Una semana más tarde, en vez de ir al médico, investigué en la red cuáles eran mis opciones. Era el momento de llegar a la raíz del asunto. Fijé una cita con un ginecólogo para someterme al procedimiento. Me pasé todo el camino en el coche preparándome psicológicamente, pensando en mis argumentos y anticipándome a cualquier pregunta que pudiera hacerme. Me había informado sobre las opciones de adopción, sobre las estadísticas de huérfanos en el mundo (153 millones) y sobre las cifras de satisfacción y arrepentimiento de las mujeres que se esterilizan (entre un 76% y un 98% de satisfacción y entre un 7 y un 17% de arrepentimiento en todo el mundo).
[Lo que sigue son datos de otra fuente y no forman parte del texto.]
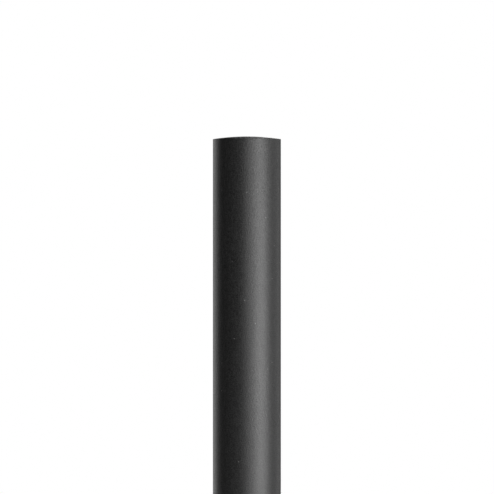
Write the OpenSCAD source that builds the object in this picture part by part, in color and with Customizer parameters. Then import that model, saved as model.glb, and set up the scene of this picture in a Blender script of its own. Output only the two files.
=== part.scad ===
// Surface-mounted round bollard post: a steel tube with a welded domed cap and a welded
// base plate, and a cast cover collar that slides down the tube to hide the anchors.
// Origin: the tube's axis at ground level. +Z is up. All sizes are in millimetres.

/* [Post] */
// Outside diameter of the tube
tube_d = 76.1; // [60.3:0.1:88.9]
// Wall thickness of the tube
tube_wall = 3.2; // [2.9:0.1:4]
// Height of the finished post above the ground
post_h = 1000; // [600:10:1200]

/* [Cap] */
// Rise of the domed top from its edge to its middle
dome_rise = 2.95; // [1:0.05:8]
// Thickness of the cap
cap_t = 3; // [2.5:0.1:5]
// Rounding of the cap's top edge
cap_edge_r = 0.4; // [0.2:0.1:0.8]
// Weld bevel on the tube's upper end
tube_bevel = 2.2; // [1.8:0.1:2.6]
// Weld bevel on the cap's lower edge
cap_bevel = 1.5; // [1:0.1:1.6]
// Height of the backing ring behind the seam
ring_h = 20; // [12:1:30]
// Wall of the backing ring
ring_wall = 2; // [1.5:0.1:3]

/* [Base] */
// Diameter of the base plate
plate_d = 200; // [190:1:220]
// Thickness of the base plate
plate_t = 10; // [8:1:12]
// Rounding of the plate's edges
plate_edge_r = 1; // [0.5:0.1:2]
// Pitch circle of the anchor holes
anchor_pcd = 155; // [150:1:160]
// Number of anchor holes
anchor_n = 4; // [3:1:6]
// Diameter of the anchor holes
anchor_hole_d = 14; // [12:0.5:15]
// Diameter of the drain hole under the tube
drain_d = 25; // [15:1:40]
// Leg of the fillet weld round the tube
weld_leg = 5; // [4:0.5:6]
// Thickness of the gasket under the plate
gasket_t = 3; // [2:0.5:5]

/* [Cover collar] */
// Space between the plate's edge and the inside of the skirt
skirt_gap = 6.5; // [6:0.5:12]
// Wall of the cast shell
collar_wall = 3.5; // [3:0.1:4.5]
// Height of the upright skirt
skirt_h = 26; // [24:1:40]
// Outer radius of the shoulder
shoulder_r = 12; // [8:1:16]
// Slope of the shell between shoulder and neck, in degrees
cone_angle = 15; // [12:1:25]
// Radius of the fillet between shell and neck
neck_fillet = 10; // [4:1:12]
// Thickness of the neck's wall
neck_wall = 8; // [7:0.5:10]
// Length of the neck above its fillet
neck_h = 15; // [14:1:25]
// Radial gap between the tube and the collar's bore
bore_gap = 0.6; // [0.4:0.1:1]

/* [Seal and trim] */
// Height of the rubber seal in the neck
seal_h = 4; // [3:0.5:5]
// Width of the rubber seal
seal_w = 3.6; // [3:0.1:4]
// Height of the rubber trim on the skirt's lower edge
trim_h = 7; // [5:0.5:9]
// Thickness of the trim
trim_t = 1.4; // [1:0.1:2]

/* [Set screws] */
// Number of set screws in the neck
screw_n = 3; // [2:1:4]
// Thread diameter of the set screws
screw_d = 5; // [4:1:5]
// Length of the set screws
screw_len = 6; // [5:0.5:6.5]
// Width across flats of the hexagon socket
socket_af = 2.5; // [2:0.5:2.5]

/* [Hidden] */
$fn = 96;

coat = "#333436";       // dark grey powder coat
zinc = "#9a9ea1";
stainless = "#b9bcbe";
rubber = "#1c1c1d";
nylon = "#e6e2d6";

arc_steps = 12;         // points along each rounded stretch of an outline
seat_gap = 0.05;        // play of a piece that sits in a pocket
slide_gap = 0.3;        // play between the tube and what slides past it

tube_r = tube_d / 2;
tube_ri = tube_r - tube_wall;
plate_r = plate_d / 2;
plate_top = gasket_t + plate_t;
cap_z = post_h - dome_rise - cap_t;     // where the cap sits on the tube's end

bore_r = tube_r + bore_gap;
neck_r = bore_r + neck_wall;
skirt_r = plate_r + skirt_gap + collar_wall;
shell_dir = [sin(cone_angle), cos(cone_angle)];     // outward normal of the sloping shell
shoulder_c = [skirt_r - shoulder_r, skirt_h];
shell_foot = shoulder_c + shoulder_r * shell_dir;
neck_c_r = neck_r + neck_fillet;
shell_top_r = neck_c_r - neck_fillet * shell_dir[0];
shell_top_z = shell_foot[1] + (shell_foot[0] - shell_top_r) * tan(cone_angle);
neck_c = [neck_c_r, shell_top_z + neck_fillet * shell_dir[1]];
neck_top = neck_c[1] + neck_h;
inner_foot = shoulder_c + (shoulder_r - collar_wall) * shell_dir;
ceiling_z = inner_foot[1] + (inner_foot[0] - bore_r) * tan(cone_angle);
neck_edge_r = 1.5;
seal_r = tube_r + slide_gap + seal_w;
seal_z = neck_top - seal_h;

screw_z = seal_z - 5;
tip_r = 1.5;                            // radius of a screw's nylon tip
tip_len = 1.6;
tip_out = 0.6;                          // how far the tip stands out of its screw
tip_face = tube_r + slide_gap;          // distance of the tip's face from the axis
screw_face = tip_face + tip_out;        // distance of the screw's inner end from the axis

// Points of an arc about c, from angle a0 to angle a1
function arc(c, r, a0, a1, n = arc_steps) =
    [for (i = [0:n]) c + r * [cos(a0 + (a1 - a0) * i / n), sin(a0 + (a1 - a0) * i / n)]];

// Radius of the sphere that rises by h over a circle of radius r
function cap_sphere_r(r, h) = (r * r + h * h) / (2 * h);

// Dome outline from radius r0 in to the axis, for a dome of edge radius r at height z
function dome(r, h, z, r0, n) =
    let (s = cap_sphere_r(r, h))
    arc([0, z + h - s], s, acos(r0 / s), 90, n);

module ring(r_in, r_out, z0, z1) {
    rotate_extrude()
        translate([r_in, z0])
            square([r_out - r_in, z1 - z0]);
}

// Repeats its children on the anchor circle
module at_anchors() {
    for (i = [0:anchor_n - 1])
        rotate([0, 0, 45 + i * 360 / anchor_n])
            translate([anchor_pcd / 2, 0, 0])
                children();
}

// Repeats its children at the set screws, with their Z along the radius
module at_screws(distance) {
    for (i = [0:screw_n - 1])
        rotate([0, 0, 90 + i * 360 / screw_n])
            translate([distance, 0, screw_z])
                rotate([0, 90, 0])
                    children();
}

// ---- post -------------------------------------------------------------------------------

module post_tube() {
    color(coat)
        rotate_extrude()
            polygon([
                [tube_ri, plate_top],
                [tube_r, plate_top],
                [tube_r, cap_z - tube_bevel],
                [tube_r - tube_bevel, cap_z],
                [tube_ri, cap_z]
            ]);
}

module top_cap() {
    edge_in = tube_r - cap_edge_r;
    top = dome(tube_r, dome_rise, cap_z + cap_t, edge_in, 24);
    seat_r = tube_ri - 0.25;
    under = dome(seat_r, dome_rise, cap_z, seat_r, 24);
    color(coat)
        rotate_extrude()
            polygon(concat(
                [[tube_r - cap_bevel, cap_z], [tube_r, cap_z + cap_bevel]],
                arc([edge_in, top[0][1] - cap_edge_r], cap_edge_r, 0, 85, 5),
                top,
                [for (i = [len(under) - 1:-1:0]) under[i]]
            ));
}

// The seam's V groove, filled and ground flush with the tube
module cap_seam_weld() {
    color(coat)
        rotate_extrude()
            polygon([
                [tube_r, cap_z - tube_bevel],
                [tube_r, cap_z + cap_bevel],
                [tube_r - cap_bevel, cap_z],
                [tube_r - tube_bevel, cap_z]
            ]);
}

module cap_backing_ring() {
    color(zinc)
        ring(tube_ri - seat_gap - ring_wall, tube_ri - seat_gap, cap_z - ring_h, cap_z);
}

module base_plate() {
    r = plate_edge_r;
    color(coat)
        difference() {
            rotate_extrude()
                polygon(concat(
                    [[0, gasket_t]],
                    arc([plate_r - r, gasket_t + r], r, -90, 0, 6),
                    arc([plate_r - r, plate_top - r], r, 0, 90, 6),
                    [[0, plate_top]]
                ));
            at_anchors()
                cylinder(d = anchor_hole_d, h = plate_top + 1);
            cylinder(d = drain_d, h = plate_top + 1);
        }
}

// Convex fillet between the tube and the plate
module base_weld() {
    belly = 0.56 * weld_leg;
    color(coat)
        rotate_extrude()
            polygon([
                [tube_r, plate_top],
                [tube_r + weld_leg, plate_top],
                [tube_r + belly, plate_top + belly],
                [tube_r, plate_top + weld_leg]
            ]);
}

module base_gasket() {
    color(rubber)
        difference() {
            cylinder(r = plate_r - 1, h = gasket_t);
            translate([0, 0, -1])
                at_anchors()
                    cylinder(d = anchor_hole_d + 2, h = gasket_t + 2);
            translate([0, 0, -1])
                cylinder(d = drain_d + 15, h = gasket_t + 2);
        }
}

// ---- collar -----------------------------------------------------------------------------

module cover_collar() {
    skirt_in = skirt_r - collar_wall;
    color(coat)
        difference() {
            rotate_extrude()
                polygon(concat(
                    [[skirt_in, trim_t], [skirt_r, trim_t]],
                    arc(shoulder_c, shoulder_r, 0, 90 - cone_angle),
                    arc(neck_c, neck_fillet, 270 - cone_angle, 180),
                    arc([neck_r - neck_edge_r, neck_top - neck_edge_r], neck_edge_r, 0, 90, 6),
                    [[seal_r, neck_top], [seal_r, seal_z], [bore_r, seal_z], [bore_r, ceiling_z]],
                    arc(shoulder_c, shoulder_r - collar_wall, 90 - cone_angle, 0)
                ));
            at_screws(bore_r - 1)
                cylinder(d = screw_d, h = neck_wall + 3);
        }
}

// Rubber ring in the neck's pocket, with a wiping lip that stands up against the tube
module collar_seal() {
    lip_r = tube_r + slide_gap;
    lip_t = 0.7;
    lip_h = 1.6;
    color(rubber)
        rotate_extrude()
            polygon([
                [lip_r + 0.8, seal_z],
                [seal_r - seat_gap, seal_z],
                [seal_r - seat_gap, neck_top],
                [lip_r + lip_t + 0.6, neck_top],
                [lip_r + 0.3, neck_top + lip_h],
                [lip_r, neck_top + lip_h],
                [lip_r, neck_top + lip_h - lip_t]
            ]);
}

// U-shaped rubber trim that grips the skirt's lower edge and stands on the ground
module collar_foot_trim() {
    slot_in = skirt_r - collar_wall - seat_gap;
    slot_out = skirt_r + seat_gap;
    bevel = 0.6;
    color(rubber)
        rotate_extrude()
            polygon([
                [slot_in - trim_t + bevel, 0],
                [slot_out + trim_t - bevel, 0],
                [slot_out + trim_t, bevel],
                [slot_out + trim_t, trim_h - bevel],
                [slot_out + trim_t - bevel, trim_h],
                [slot_out, trim_h],
                [slot_out, trim_t],
                [slot_in, trim_t],
                [slot_in, trim_h],
                [slot_in - trim_t + bevel, trim_h],
                [slot_in - trim_t, trim_h - bevel],
                [slot_in - trim_t, bevel]
            ]);
}

// Set screws with a hexagon socket outside and a pocket for the nylon tip inside
module collar_screws() {
    socket_depth = 2.5;
    color(stainless)
        at_screws(screw_face)
            difference() {
                cylinder(r = screw_d / 2 - seat_gap, h = screw_len);
                translate([0, 0, screw_len - socket_depth])
                    cylinder(d = socket_af / cos(30), h = socket_depth + 1, $fn = 6);
                translate([0, 0, -1])
                    cylinder(r = tip_r + seat_gap, h = 1 + tip_len - tip_out);
            }
}

module screw_tips() {
    color(nylon)
        at_screws(tip_face)
            cylinder(r = tip_r, h = tip_len);
}

post_tube();
top_cap();
cap_seam_weld();
cap_backing_ring();
base_plate();
base_weld();
base_gasket();
cover_collar();
collar_seal();
collar_foot_trim();
collar_screws();
screw_tips();
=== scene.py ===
"""Looks of the bollard post: fine turned meshes, a textured powder coat and soft studio light."""

import math

import bmesh
import bpy
from mathutils import Matrix, Vector


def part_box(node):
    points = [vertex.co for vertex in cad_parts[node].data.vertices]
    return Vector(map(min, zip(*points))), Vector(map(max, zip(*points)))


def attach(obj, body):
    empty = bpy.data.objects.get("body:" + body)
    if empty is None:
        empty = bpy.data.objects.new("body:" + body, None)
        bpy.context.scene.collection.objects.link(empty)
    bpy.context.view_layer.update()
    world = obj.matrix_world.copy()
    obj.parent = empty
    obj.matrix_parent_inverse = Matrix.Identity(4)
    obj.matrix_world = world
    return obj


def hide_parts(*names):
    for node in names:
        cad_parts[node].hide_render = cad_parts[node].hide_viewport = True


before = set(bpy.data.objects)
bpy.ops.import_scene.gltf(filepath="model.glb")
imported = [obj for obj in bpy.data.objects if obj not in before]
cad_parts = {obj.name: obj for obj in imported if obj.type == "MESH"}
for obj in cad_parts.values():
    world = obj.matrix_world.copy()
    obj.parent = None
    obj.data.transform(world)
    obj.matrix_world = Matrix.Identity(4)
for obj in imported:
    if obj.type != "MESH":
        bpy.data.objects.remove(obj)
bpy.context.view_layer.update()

# ---- sizes, in millimetres, from the frame and from the part's own design ----------------

MM = 0.001
SEGMENTS = 256          # sides of a turned piece
HOLD = 0.3              # from the ends of a flat wall to the extra points that keep it flat
SHARP = math.radians(34)    # an edge that turns more than this stays sharp


def low(node):
    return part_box(node)[0].z / MM


def high(node):
    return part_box(node)[1].z / MM


def radius(node):
    lo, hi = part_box(node)
    return max(-lo.x, -lo.y, hi.x, hi.y) / MM


TUBE_R = radius("post_tube")
TUBE_WALL = 3.2
TUBE_BEVEL = 2.2                                # the tube's side of the seam's groove
CAP_T = 3.0
CAP_BEVEL = 1.5                                 # the cap's side of the same groove
CAP_EDGE = 0.4                                  # rounding of the cap's rim
CAP_INSET = 0.25                                # the cap's underside starts this far inside the bore
SEAT = high("post_tube")                        # where the cap sits on the tube's end
TOP = high("top_cap")
DOME_RISE = TOP - SEAT - CAP_T
PLATE_R = radius("base_plate")
PLATE_LOW = low("base_plate")
PLATE_TOP = high("base_plate")
ANCHORS = 4
ANCHOR_CIRCLE_R = 77.5
ANCHOR_TURN = math.radians(45)                  # angle of the first anchor hole
ANCHOR_HOLE_R = 7.0
DRAIN_R = 12.5
PLATE_ROUND = 1.0
PLATE_HOLE_BEVEL = 0.4
WELD_LEG = high("base_weld") - PLATE_TOP
GASKET_R = radius("base_gasket")
GASKET_T = high("base_gasket")
GASKET_ROUND = 0.3
GASKET_HOLE_R = ANCHOR_HOLE_R + 1.0
GASKET_CENTRE_R = DRAIN_R + 7.5
GASKET_HOLE_BEVEL = 0.1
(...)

Además, me armé con el diario que llevaba unos años escribiendo.

La consulta fue breve. Le comenté las investigaciones que había hecho sobre las opciones, mis visiones sobre la adopción por si cambiaba de opinión, y la historia que había detrás de mi decisión. Por suerte, a pesar de mis nervios y de la emoción, fui capaz de comunicar mi decisión apasionada lo suficientemente bien como para asegurar mi deseo. La cita se acordó para seis semanas más tarde. Nunca me olvidaré de la sensación de alivio que sentí después del procedimiento. Incluso en mi estado de medicación, pude expresar mi gratitud al personal (compuesto sólo por mujeres) que me apoyó en mi decisión.

Ya han pasado dos años de aquello. A pesar del creciente número de mujeres que viven sin hijos, sigo enfrentándome a las preguntas y a los comentarios de personas que apenas me conocen (y que, claramente, no me entienden). Es hora de que la sociedad deje de convertir a las mujeres en estadísticas, y de que empiece a comprender que nosotras también somos mujeres. No pasa nada por tomar la decisión de no tener hijos; seguimos siendo seres humanos. La decisión de no tener hijos no nos hace menos mujeres que las mujeres que deciden ser madres. Sí, hemos nacido con las características biológicas adecuadas para dar a luz, pero no tenemos por qué ser madres. Ser madre es una decisión personal que todas las mujeres tienen derecho a tomar por sí mismas sin influencias externas ni presión social.